OBJECTIVE :: Print out every line, exactly as written.

= = =

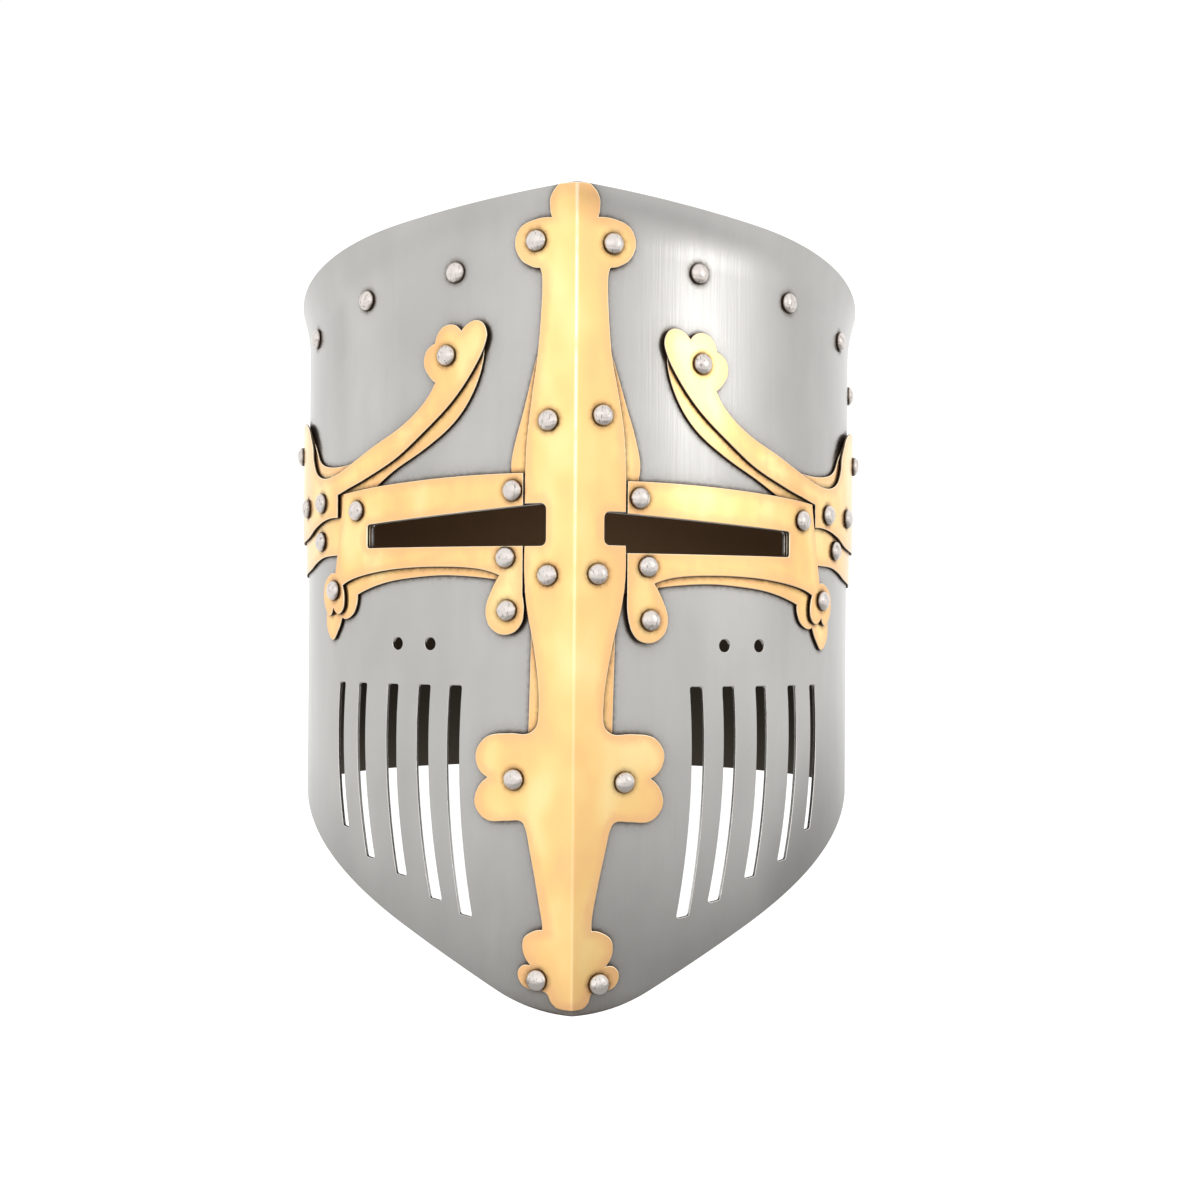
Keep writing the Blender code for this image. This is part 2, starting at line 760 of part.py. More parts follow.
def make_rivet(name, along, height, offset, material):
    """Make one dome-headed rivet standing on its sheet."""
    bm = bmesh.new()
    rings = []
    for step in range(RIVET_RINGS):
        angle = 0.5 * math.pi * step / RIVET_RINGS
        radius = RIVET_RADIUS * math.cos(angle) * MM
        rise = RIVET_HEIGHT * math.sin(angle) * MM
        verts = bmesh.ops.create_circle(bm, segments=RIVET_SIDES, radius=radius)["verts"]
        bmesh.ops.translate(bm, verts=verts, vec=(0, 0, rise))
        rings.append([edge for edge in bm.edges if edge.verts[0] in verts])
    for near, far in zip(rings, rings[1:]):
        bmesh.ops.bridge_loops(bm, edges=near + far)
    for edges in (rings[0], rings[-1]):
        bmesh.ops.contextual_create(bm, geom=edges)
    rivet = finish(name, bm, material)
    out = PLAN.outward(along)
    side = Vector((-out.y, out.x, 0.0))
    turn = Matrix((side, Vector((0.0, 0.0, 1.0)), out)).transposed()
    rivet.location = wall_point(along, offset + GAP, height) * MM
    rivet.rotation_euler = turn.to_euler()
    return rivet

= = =

WRITTEN RESPONSE ::
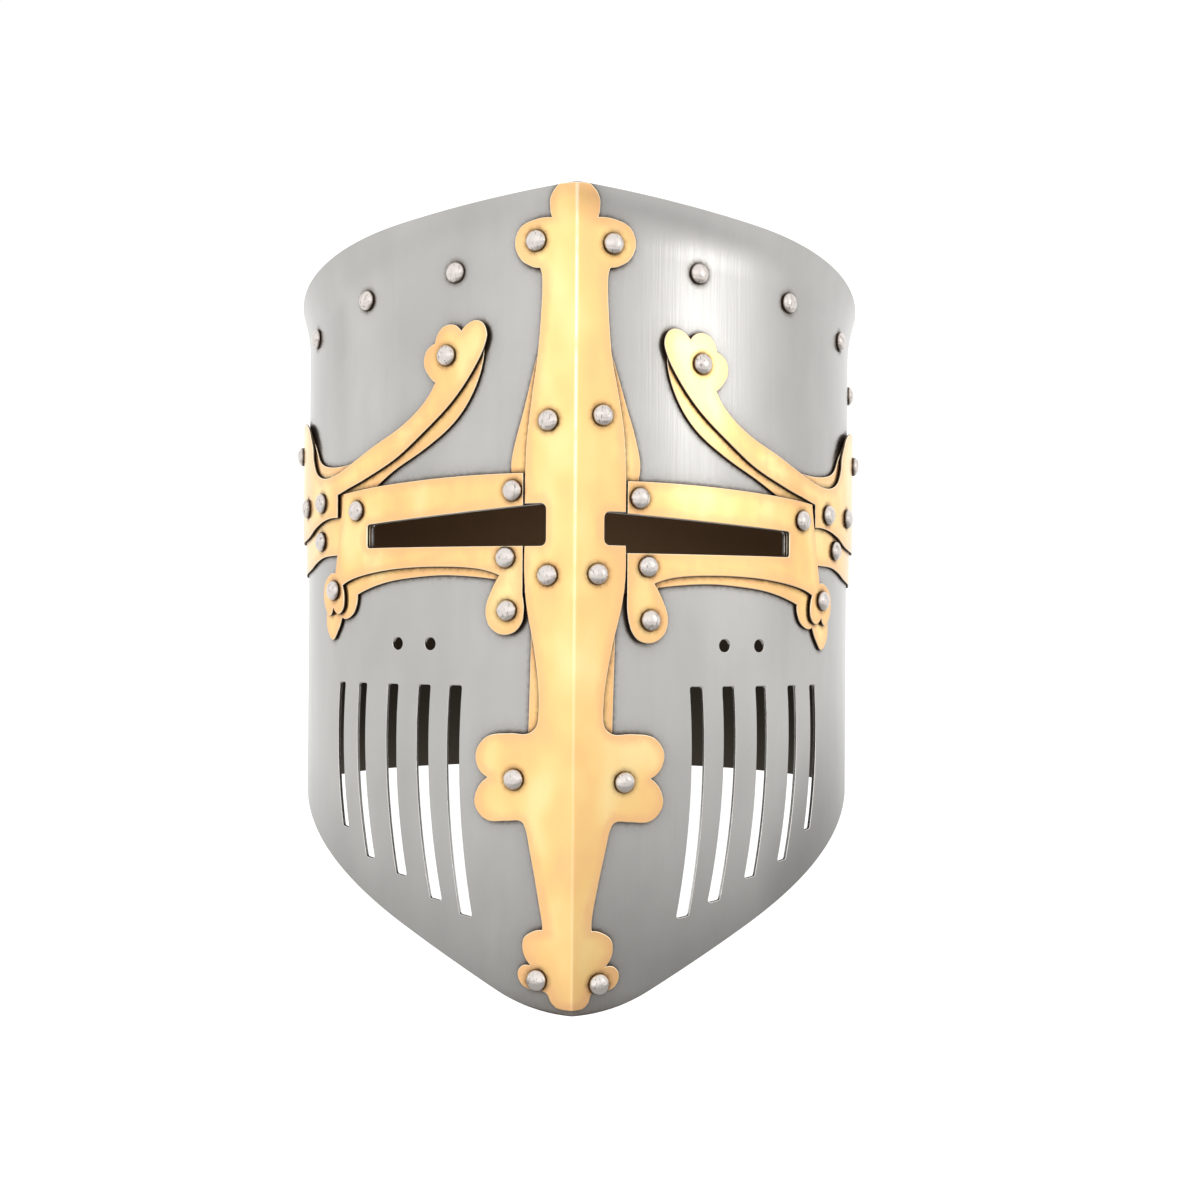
Keep writing the Blender code for this image. This is part 2, starting at line 760 of part.py. More parts follow.
def make_rivet(name, along, height, offset, material):
    """Make one dome-headed rivet standing on its sheet."""
    bm = bmesh.new()
    rings = []
    for step in range(RIVET_RINGS):
        angle = 0.5 * math.pi * step / RIVET_RINGS
        radius = RIVET_RADIUS * math.cos(angle) * MM
        rise = RIVET_HEIGHT * math.sin(angle) * MM
        verts = bmesh.ops.create_circle(bm, segments=RIVET_SIDES, radius=radius)["verts"]
        bmesh.ops.translate(bm, verts=verts, vec=(0, 0, rise))
        rings.append([edge for edge in bm.edges if edge.verts[0] in verts])
    for near, far in zip(rings, rings[1:]):
        bmesh.ops.bridge_loops(bm, edges=near + far)
    for edges in (rings[0], rings[-1]):
        bmesh.ops.contextual_create(bm, geom=edges)
    rivet = finish(name, bm, material)
    out = PLAN.outward(along)
    side = Vector((-out.y, out.x, 0.0))
    turn = Matrix((side, Vector((0.0, 0.0, 1.0)), out)).transposed()
    rivet.location = wall_point(along, offset + GAP, height) * MM
    rivet.rotation_euler = turn.to_euler()
    return rivet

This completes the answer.